In Walter Lewin's lecture on Faraday's law, he does a demonstration with a solenoid where he shows that current is induced in a loop that surrounds the solenoid as the magnetic flux is changing. He claims that the induced current is the same regardless of the size of the loop of wire that he uses (since the magnetic flux is the same in both cases). But it seems to me that the smaller loop should have a higher induced current.
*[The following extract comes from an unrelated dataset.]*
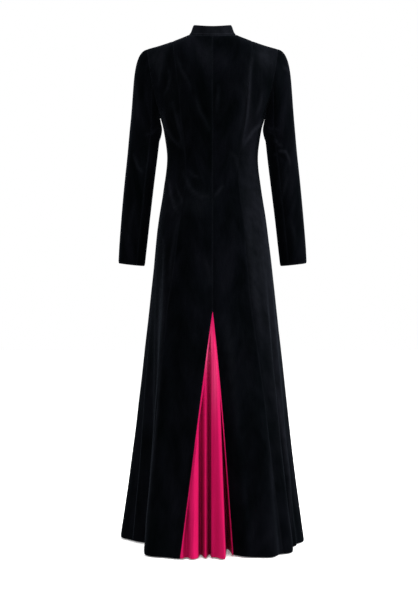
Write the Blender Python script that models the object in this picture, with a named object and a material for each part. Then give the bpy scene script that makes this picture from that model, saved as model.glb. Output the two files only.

Faraday's law says that:
$$\oint_C{\mathbf{E} \cdot d\mathbf{l}} = - \frac{d}{dt}\int_S\mathbf{B} \cdot d\mathbf{S}$$
If we imagine a solenoid with radius $R$ producing a changing magnetic field, and surrounding it is a wire of radius $r_1 > R$ forming contour $C_1$ and a larger wire with radius $r_2 > r_1$ forming a contour $C_2$ (all concentric), we can see that for the flat surfaces $S_1$ and $S_2$ which enclose the contours $C_1$ and $C_2$ respectively the change in magnetic flux must be the same:
$$\int_{S_1}\mathbf{B} \cdot d\mathbf{S} = \int_{S_2}\mathbf{B} \cdot d\mathbf{S}$$
Then for any given time $t$, $\oint_{C_1}{\mathbf{E_1} \cdot d\mathbf{l}} = \oint_{C_2}{\mathbf{E_2} \cdot d\mathbf{l}}$. By symmetry, the electric fields will be uniform along their contours so $E_1(2\pi r_1) = E_2(2\pi r_2)$. Since $r_2 > r_1 \implies E_1 > E_2$. So this means that the electric field would be larger in the smaller loop and so the current should also be higher.
It seems to me that if you pay close attention to the video, the current reading for the smaller loop is actually higher.
That said, it's much more probable that Walter Lewin is correct and I made a wrong assumption somewhere. Is my understanding of Faraday's law incorrect?